Start at the line containing "on the floor.", stop at the line containing "record = json.load(file)", and set down every line in that stretch exactly as written, and nothing else.
— START OF DATA SHOWN —
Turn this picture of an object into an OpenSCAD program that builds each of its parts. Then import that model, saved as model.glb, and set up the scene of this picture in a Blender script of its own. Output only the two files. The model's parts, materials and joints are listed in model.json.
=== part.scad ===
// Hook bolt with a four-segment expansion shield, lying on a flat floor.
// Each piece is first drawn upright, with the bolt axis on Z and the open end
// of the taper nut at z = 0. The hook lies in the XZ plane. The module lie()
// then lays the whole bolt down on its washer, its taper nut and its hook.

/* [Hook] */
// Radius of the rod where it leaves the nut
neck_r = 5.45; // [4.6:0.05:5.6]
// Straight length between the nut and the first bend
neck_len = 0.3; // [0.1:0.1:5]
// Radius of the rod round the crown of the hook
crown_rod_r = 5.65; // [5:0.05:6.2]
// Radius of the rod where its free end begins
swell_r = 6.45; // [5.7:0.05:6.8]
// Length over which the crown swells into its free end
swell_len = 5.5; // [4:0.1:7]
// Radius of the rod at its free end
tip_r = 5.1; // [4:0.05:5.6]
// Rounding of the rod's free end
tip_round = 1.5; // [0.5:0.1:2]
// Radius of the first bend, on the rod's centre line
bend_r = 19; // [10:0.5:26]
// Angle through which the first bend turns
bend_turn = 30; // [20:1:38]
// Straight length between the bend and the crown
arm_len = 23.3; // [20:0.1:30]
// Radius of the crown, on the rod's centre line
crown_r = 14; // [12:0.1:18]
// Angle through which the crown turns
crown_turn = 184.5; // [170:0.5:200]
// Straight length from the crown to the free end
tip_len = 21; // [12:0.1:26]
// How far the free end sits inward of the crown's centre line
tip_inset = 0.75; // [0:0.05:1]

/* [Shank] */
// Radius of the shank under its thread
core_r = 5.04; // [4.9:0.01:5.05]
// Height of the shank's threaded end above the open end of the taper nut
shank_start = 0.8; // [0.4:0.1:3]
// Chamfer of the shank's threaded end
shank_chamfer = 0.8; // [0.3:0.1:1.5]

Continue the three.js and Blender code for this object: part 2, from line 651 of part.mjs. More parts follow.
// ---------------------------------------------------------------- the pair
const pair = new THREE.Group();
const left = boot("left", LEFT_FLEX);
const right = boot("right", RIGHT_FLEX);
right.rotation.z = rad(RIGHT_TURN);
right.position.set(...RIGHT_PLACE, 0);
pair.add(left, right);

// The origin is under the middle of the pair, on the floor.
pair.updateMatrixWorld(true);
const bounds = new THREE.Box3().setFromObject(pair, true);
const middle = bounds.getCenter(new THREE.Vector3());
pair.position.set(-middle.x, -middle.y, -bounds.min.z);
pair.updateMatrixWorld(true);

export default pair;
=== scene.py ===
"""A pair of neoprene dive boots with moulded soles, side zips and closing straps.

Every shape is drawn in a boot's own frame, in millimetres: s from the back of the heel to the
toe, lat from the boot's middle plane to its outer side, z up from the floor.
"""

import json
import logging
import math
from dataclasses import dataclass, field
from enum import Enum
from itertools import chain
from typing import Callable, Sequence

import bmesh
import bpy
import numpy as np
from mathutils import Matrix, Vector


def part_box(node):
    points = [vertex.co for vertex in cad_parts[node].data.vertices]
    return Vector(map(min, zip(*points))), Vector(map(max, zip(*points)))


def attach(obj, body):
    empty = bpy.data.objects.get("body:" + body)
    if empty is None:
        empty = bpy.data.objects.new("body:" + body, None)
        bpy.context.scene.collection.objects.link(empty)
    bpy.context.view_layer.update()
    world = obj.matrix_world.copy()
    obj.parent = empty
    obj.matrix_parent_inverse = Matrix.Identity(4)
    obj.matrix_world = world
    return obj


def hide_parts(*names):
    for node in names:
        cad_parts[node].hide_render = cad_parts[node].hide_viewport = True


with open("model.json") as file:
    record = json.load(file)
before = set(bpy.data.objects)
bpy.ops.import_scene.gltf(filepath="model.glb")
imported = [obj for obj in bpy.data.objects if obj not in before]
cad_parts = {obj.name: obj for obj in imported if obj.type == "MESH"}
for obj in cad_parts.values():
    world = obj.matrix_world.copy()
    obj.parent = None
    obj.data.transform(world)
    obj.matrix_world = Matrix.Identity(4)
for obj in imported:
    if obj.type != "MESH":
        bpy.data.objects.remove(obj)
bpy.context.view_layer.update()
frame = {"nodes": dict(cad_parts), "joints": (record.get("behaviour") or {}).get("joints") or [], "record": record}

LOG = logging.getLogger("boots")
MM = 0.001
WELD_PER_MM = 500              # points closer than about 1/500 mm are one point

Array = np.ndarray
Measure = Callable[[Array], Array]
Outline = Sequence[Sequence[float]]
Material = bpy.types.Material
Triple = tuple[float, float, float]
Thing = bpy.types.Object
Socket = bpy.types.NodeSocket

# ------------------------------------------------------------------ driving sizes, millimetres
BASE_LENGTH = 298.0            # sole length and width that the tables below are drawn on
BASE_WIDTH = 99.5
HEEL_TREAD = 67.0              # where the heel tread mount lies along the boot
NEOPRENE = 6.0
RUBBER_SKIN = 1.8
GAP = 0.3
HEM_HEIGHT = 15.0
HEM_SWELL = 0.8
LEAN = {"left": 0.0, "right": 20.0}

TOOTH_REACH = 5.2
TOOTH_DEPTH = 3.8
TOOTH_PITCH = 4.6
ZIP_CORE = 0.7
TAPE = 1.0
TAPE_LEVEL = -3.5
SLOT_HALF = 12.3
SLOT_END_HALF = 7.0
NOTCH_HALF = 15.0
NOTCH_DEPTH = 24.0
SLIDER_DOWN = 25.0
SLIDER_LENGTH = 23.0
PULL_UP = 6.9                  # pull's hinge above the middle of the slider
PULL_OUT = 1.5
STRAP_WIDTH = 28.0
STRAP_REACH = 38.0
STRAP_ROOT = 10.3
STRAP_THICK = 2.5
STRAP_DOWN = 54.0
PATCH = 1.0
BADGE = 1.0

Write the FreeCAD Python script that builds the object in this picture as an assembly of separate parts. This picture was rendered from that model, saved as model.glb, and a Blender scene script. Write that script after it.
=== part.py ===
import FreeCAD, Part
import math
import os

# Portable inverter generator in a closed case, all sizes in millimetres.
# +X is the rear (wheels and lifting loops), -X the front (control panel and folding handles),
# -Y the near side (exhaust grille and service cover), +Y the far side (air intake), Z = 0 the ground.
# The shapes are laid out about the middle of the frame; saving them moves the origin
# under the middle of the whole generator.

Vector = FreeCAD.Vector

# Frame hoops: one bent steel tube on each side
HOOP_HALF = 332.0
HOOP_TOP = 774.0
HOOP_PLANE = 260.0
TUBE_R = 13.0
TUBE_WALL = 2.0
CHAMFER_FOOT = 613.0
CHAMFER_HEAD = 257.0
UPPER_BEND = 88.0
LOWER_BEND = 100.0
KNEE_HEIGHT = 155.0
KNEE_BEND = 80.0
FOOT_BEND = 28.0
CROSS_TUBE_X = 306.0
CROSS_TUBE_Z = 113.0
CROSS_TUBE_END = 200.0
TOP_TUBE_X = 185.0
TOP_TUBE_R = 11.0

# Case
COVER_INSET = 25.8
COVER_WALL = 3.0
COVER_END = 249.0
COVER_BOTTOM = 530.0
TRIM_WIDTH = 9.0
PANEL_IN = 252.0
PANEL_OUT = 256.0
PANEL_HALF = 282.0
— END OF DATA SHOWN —
FULL RESPONSE
// The origin is under the middle of the pair, on the floor.
pair.updateMatrixWorld(true);
const bounds = new THREE.Box3().setFromObject(pair, true);
const middle = bounds.getCenter(new THREE.Vector3());
pair.position.set(-middle.x, -middle.y, -bounds.min.z);
pair.updateMatrixWorld(true);

export default pair;
=== scene.py ===
"""A pair of neoprene dive boots with moulded soles, side zips and closing straps.

Every shape is drawn in a boot's own frame, in millimetres: s from the back of the heel to the
toe, lat from the boot's middle plane to its outer side, z up from the floor.
"""

import json
import logging
import math
from dataclasses import dataclass, field
from enum import Enum
from itertools import chain
from typing import Callable, Sequence

import bmesh
import bpy
import numpy as np
from mathutils import Matrix, Vector


def part_box(node):
    points = [vertex.co for vertex in cad_parts[node].data.vertices]
    return Vector(map(min, zip(*points))), Vector(map(max, zip(*points)))


def attach(obj, body):
    empty = bpy.data.objects.get("body:" + body)
    if empty is None:
        empty = bpy.data.objects.new("body:" + body, None)
        bpy.context.scene.collection.objects.link(empty)
    bpy.context.view_layer.update()
    world = obj.matrix_world.copy()
    obj.parent = empty
    obj.matrix_parent_inverse = Matrix.Identity(4)
    obj.matrix_world = world
    return obj


def hide_parts(*names):
    for node in names:
        cad_parts[node].hide_render = cad_parts[node].hide_viewport = True


with open("model.json") as file:
    record = json.load(file)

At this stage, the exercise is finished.